Brief: Begin at the first line and end at the line containing "the casing's underside.". Extract exactly those lines.

— start of Supplied information —

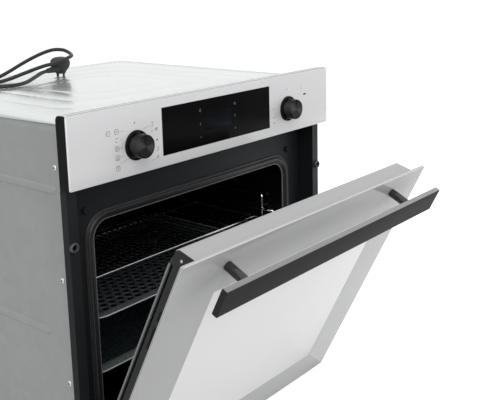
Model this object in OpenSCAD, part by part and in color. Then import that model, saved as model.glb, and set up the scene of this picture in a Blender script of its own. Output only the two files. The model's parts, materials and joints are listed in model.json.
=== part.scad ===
// Built-in wall oven with a drop-down glass door, shown with the door part-way open.
// X runs to the right, Y into the wall and Z up. The origin is the centre of the casing's underside.

/* [Front] */
// Width of the front, across the fascia and the door glass
front_w = 595; // [580:1:620]
// Height of the front, from the underside of the casing to the top of the fascia
front_h = 595; // [588:1:620]
// Height of the control fascia
fascia_h = 101; // [98:1:106]
// Depth of the fascia, from its glass to the back of its frame
fascia_d = 20; // [16:1:26]
// Thickness of the fascia glass
fascia_glass_t = 4; // [3:0.5:6]
// Width of each black end cap of the fascia
end_cap_w = 2.5; // [1.5:0.5:5]
// Width of the display window
display_w = 252; // [200:1:270]
// Height of the display window
display_h = 71.5; // [50:0.5:76]
// Distance between the middles of the two knobs
knob_spacing = 354; // [330:1:400]
// Height of the knob axes above the lower edge of the fascia
knob_lift = 42; // [36:1:55]
// Diameter of a knob at its foot
knob_d = 35.2; // [30:0.1:38]
// Diameter of a knob at its face
knob_face_d = 33.6; // [28:0.1:38]
// Height of a knob
knob_h = 20; // [15:1:30]
// Outer diameter of the ring at the foot of a knob
bezel_d = 43; // [42:1:50]
// Height of the ring at the foot of a knob
bezel_h = 4; // [2:0.5:6]
// Diameter of a knob's spindle
spindle_d = 6; // [5:0.5:8]

/* [Door] */
// How far the door stands open, in degrees
door_open = 26.8; // [0:0.1:90]
// Gap between the fascia and the closed door
door_gap = 4; // [2:1:8]
// Height of the door's lower edge above the underside of the casing
door_lift = 5; // [3:1:8]
// Thickness of the outer door glass
glass_t = 5; // [4:0.5:6]
// Depth of the hinge axis behind the front
hinge_y = 13; // [12:0.5:14]
// Height of the hinge axis
hinge_z = 38; // [36:1:40]
// Distance of each hinge from the side of the door body
hinge_inset = 16; // [13:1:22]
// Diameter of a hinge pin
hinge_pin_d = 6; // [5:0.5:7]
// How far the door glass stands out past the door body at each side
glass_overhang = 29.5; // [27.5:0.5:33]
// Depth of the door body, glass included and inner glass left out
door_body_d = 39.3; // [36:0.1:40]
// Thickness of the inner door glass
inner_glass_t = 4.3; // [3.5:0.1:4.5]
// Distance of the inner door glass from each side of the door body
inner_glass_inset = 8; // [5:1:18]
// Thickness of the middle door glass
middle_glass_t = 4; // [3:0.5:5]
// Wall of the door's metal profiles
profile_t = 2; // [1.5:0.1:2.5]

/* [Handle] */
// Distance of each end of the handle bar from the side of the glass
handle_inset = 28; // [18:1:70]
// Height of the handle bar
handle_h = 41; // [30:1:50]
// Thickness of the handle bar
handle_t = 9; // [6:0.5:12]
// Distance from the door glass to the front of the handle bar
handle_reach = 51; // [40:1:60]
// Distance of the handle bar below the top of the glass
handle_drop = 6; // [0:1:20]
// Distance of each handle post from the end of the handle bar
post_inset = 64.5; // [54.5:0.5:94.5]
// Diameter of a handle post
post_d = 14; // [10:1:20]

/* [Casing] */
// How far the front stands out past the casing at each side
front_overhang = 19.5; // [16.5:0.5:20.5]
// Depth of the casing behind the front frame
casing_d = 525; // [515:1:560]
// Height of the fascia above the casing top
casing_drop = 15; // [10:1:20]
// Distance of the mains cord's gland below the casing top
gland_drop = 60; // [50:1:70]
// Thickness of the casing's sheet metal
sheet = 1.2; // [0.8:0.1:1.5]

/* [Front frame] */
// Depth of the front frame's flange behind the front
flange_y = 16.5; // [15:0.5:18]
// Distance of the flange's edge from the side of the front
flange_inset = 0.5; // [0:0.5:3]
// Width of the folded edge round the flange
fold_w = 6; // [4:0.5:8]
// Depth of the folded edge
fold_d = 4.5; // [3:0.5:6]
// Depth of the recessed inner face behind the front
recess_y = 50; // [49.5:0.5:56]
// Gap between the door body and the recess that takes it, at each side
door_side_gap = 6; // [4:0.5:7]
// Height of the flange's lower end, above the swing of the door glass
flange_lift = 40; // [38:1:48]
// Thickness of the frame's sheet metal
frame_t = 1.5; // [1:0.1:2]
// Diameter of the fixing holes in the flange bushings
bushing_bore_d = 5.2; // [4:0.2:6]
// Outer diameter of a flange bushing
bushing_d = 14; // [11:0.5:15]
// Height of a flange bushing above the flange
bushing_h = 4.5; // [2:0.5:6]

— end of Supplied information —

Response:
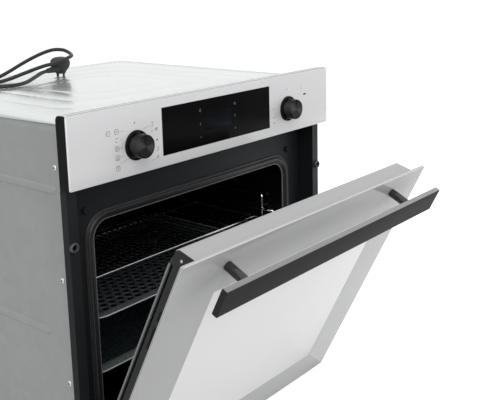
Model this object in OpenSCAD, part by part and in color. Then import that model, saved as model.glb, and set up the scene of this picture in a Blender script of its own. Output only the two files. The model's parts, materials and joints are listed in model.json.
=== part.scad ===
// Built-in wall oven with a drop-down glass door, shown with the door part-way open.
// X runs to the right, Y into the wall and Z up. The origin is the centre of the casing's underside.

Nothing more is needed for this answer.